▸ **Problem description**:
Lift out, unaltered, the lines of the material below between the line holding "frontBarShift, sideArmPitch, sideArmCount);" and the line holding "record = json.load(file)", counting both.

▸ **Provided records**:

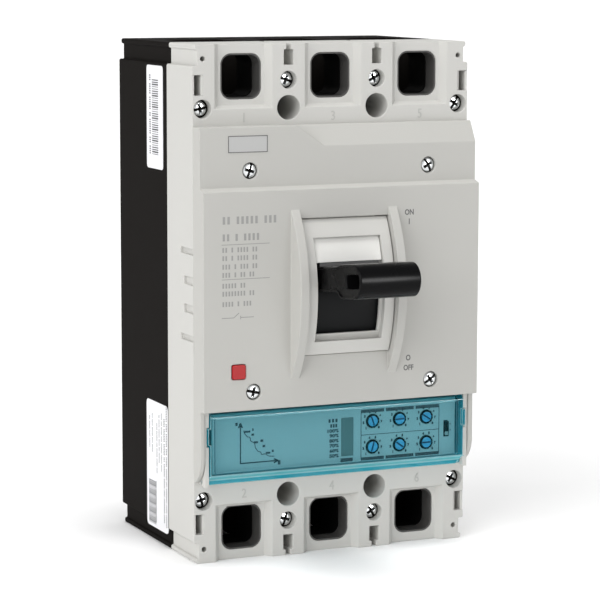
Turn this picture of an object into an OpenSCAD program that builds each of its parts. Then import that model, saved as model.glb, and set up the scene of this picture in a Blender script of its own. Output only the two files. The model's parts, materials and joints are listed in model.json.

* * *

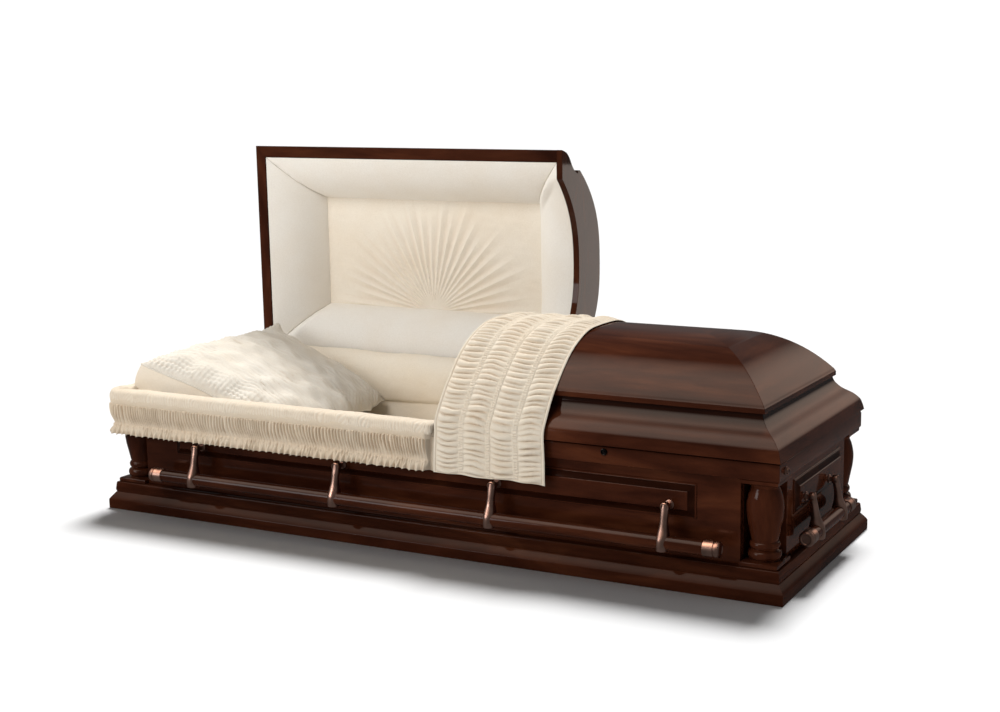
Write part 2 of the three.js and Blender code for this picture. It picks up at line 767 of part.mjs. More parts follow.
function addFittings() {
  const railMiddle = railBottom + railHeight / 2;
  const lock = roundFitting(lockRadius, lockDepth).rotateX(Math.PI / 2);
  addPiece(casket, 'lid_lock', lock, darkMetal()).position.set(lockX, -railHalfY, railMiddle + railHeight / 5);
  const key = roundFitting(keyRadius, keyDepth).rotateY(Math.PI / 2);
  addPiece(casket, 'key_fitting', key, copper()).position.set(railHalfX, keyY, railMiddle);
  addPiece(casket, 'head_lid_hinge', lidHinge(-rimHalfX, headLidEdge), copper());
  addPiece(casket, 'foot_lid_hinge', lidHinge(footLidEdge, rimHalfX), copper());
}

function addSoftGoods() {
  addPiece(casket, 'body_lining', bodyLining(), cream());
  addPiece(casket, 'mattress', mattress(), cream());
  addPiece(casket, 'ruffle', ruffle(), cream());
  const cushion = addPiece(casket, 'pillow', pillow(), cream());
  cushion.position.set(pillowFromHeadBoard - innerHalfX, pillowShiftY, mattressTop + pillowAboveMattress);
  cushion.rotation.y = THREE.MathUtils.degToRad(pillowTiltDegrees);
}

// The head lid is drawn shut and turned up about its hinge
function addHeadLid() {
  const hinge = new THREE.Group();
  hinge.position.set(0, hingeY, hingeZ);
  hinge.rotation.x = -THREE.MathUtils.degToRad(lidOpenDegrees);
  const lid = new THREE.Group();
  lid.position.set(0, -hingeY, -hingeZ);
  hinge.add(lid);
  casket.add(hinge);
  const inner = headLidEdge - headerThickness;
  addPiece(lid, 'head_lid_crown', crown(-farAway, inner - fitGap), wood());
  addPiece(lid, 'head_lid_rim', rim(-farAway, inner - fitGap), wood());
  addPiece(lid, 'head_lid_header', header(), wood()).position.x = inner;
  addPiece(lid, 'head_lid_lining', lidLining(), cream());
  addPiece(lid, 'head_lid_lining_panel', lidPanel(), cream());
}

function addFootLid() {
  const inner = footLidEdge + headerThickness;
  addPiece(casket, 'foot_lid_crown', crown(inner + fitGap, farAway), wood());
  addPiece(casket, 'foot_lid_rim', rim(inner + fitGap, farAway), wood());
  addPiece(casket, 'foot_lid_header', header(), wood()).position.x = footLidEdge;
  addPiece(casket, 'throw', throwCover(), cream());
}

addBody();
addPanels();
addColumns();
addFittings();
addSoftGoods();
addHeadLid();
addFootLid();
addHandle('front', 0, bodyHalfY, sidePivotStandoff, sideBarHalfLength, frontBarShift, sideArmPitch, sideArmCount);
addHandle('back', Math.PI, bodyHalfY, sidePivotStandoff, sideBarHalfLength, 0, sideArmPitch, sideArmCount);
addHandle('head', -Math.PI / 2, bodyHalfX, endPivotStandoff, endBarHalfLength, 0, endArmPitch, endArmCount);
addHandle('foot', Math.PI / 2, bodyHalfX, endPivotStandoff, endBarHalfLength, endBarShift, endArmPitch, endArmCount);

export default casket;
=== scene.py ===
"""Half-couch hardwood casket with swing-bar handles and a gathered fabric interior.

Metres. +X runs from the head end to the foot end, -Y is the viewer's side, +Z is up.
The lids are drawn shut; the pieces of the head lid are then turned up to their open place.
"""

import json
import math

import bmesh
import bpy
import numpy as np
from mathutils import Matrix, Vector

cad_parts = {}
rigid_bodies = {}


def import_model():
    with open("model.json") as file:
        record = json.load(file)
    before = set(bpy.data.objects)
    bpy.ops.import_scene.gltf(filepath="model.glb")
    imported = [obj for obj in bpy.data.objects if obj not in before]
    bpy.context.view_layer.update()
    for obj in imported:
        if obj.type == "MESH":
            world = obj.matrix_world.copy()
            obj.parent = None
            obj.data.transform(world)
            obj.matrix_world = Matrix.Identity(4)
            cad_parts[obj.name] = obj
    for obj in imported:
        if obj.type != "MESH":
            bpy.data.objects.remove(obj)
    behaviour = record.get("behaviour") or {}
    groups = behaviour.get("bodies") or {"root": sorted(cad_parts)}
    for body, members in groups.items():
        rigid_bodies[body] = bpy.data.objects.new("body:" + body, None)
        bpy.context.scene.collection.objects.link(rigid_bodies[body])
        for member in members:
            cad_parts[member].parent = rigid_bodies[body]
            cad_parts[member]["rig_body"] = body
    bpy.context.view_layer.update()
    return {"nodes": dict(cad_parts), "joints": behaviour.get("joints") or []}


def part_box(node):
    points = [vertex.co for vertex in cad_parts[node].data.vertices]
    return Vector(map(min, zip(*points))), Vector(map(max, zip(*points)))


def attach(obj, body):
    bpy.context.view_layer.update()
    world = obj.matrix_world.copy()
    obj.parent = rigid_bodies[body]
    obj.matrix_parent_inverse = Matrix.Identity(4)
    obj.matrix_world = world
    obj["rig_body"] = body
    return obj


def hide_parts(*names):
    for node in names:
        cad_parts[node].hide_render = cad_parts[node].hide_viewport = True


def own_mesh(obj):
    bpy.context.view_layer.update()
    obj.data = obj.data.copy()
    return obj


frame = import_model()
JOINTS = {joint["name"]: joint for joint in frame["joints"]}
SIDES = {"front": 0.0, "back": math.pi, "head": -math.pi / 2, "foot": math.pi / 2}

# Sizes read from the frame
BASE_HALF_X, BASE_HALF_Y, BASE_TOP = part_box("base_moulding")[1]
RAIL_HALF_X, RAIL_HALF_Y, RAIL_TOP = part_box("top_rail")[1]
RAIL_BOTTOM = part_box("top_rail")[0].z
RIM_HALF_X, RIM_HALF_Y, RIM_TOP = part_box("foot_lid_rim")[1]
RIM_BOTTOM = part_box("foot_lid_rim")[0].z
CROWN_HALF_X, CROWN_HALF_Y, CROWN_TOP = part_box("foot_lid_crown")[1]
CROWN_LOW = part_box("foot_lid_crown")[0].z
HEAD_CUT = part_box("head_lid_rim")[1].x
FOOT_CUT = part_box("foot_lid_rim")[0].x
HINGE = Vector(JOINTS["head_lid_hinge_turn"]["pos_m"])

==

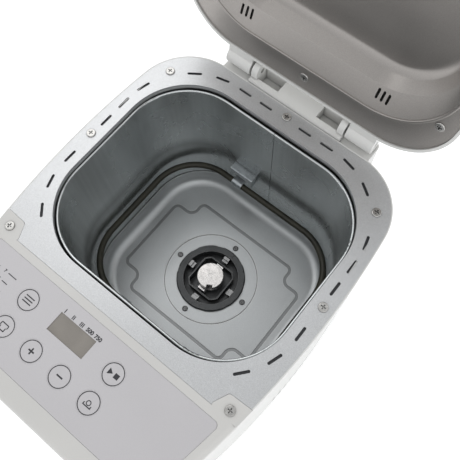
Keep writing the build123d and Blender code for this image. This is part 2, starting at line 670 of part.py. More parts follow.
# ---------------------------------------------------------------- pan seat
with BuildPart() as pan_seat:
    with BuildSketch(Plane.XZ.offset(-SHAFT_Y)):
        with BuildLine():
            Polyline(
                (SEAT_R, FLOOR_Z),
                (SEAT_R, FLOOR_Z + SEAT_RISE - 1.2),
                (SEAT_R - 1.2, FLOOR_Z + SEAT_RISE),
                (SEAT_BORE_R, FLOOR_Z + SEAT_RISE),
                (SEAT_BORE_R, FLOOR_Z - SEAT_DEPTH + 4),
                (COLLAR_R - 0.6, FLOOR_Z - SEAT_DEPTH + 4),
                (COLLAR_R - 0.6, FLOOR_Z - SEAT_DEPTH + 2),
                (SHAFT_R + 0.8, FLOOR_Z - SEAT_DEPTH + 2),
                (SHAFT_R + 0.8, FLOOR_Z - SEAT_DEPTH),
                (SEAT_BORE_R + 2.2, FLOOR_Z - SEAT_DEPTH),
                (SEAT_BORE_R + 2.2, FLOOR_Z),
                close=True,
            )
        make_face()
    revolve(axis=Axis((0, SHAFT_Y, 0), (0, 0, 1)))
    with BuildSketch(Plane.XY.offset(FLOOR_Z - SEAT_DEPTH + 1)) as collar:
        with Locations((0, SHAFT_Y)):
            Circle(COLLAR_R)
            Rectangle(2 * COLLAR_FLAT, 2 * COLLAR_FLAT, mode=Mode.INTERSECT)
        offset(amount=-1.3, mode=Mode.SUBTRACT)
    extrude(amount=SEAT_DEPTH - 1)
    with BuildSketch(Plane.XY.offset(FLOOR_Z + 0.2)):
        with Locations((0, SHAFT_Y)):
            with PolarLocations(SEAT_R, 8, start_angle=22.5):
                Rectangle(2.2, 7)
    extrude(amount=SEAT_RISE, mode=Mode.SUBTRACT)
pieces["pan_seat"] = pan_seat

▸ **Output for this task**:
addHandle('front', 0, bodyHalfY, sidePivotStandoff, sideBarHalfLength, frontBarShift, sideArmPitch, sideArmCount);
addHandle('back', Math.PI, bodyHalfY, sidePivotStandoff, sideBarHalfLength, 0, sideArmPitch, sideArmCount);
addHandle('head', -Math.PI / 2, bodyHalfX, endPivotStandoff, endBarHalfLength, 0, endArmPitch, endArmCount);
addHandle('foot', Math.PI / 2, bodyHalfX, endPivotStandoff, endBarHalfLength, endBarShift, endArmPitch, endArmCount);

export default casket;
=== scene.py ===
"""Half-couch hardwood casket with swing-bar handles and a gathered fabric interior.

Metres. +X runs from the head end to the foot end, -Y is the viewer's side, +Z is up.
The lids are drawn shut; the pieces of the head lid are then turned up to their open place.
"""

import json
import math

import bmesh
import bpy
import numpy as np
from mathutils import Matrix, Vector

cad_parts = {}
rigid_bodies = {}


def import_model():
    with open("model.json") as file:
        record = json.load(file)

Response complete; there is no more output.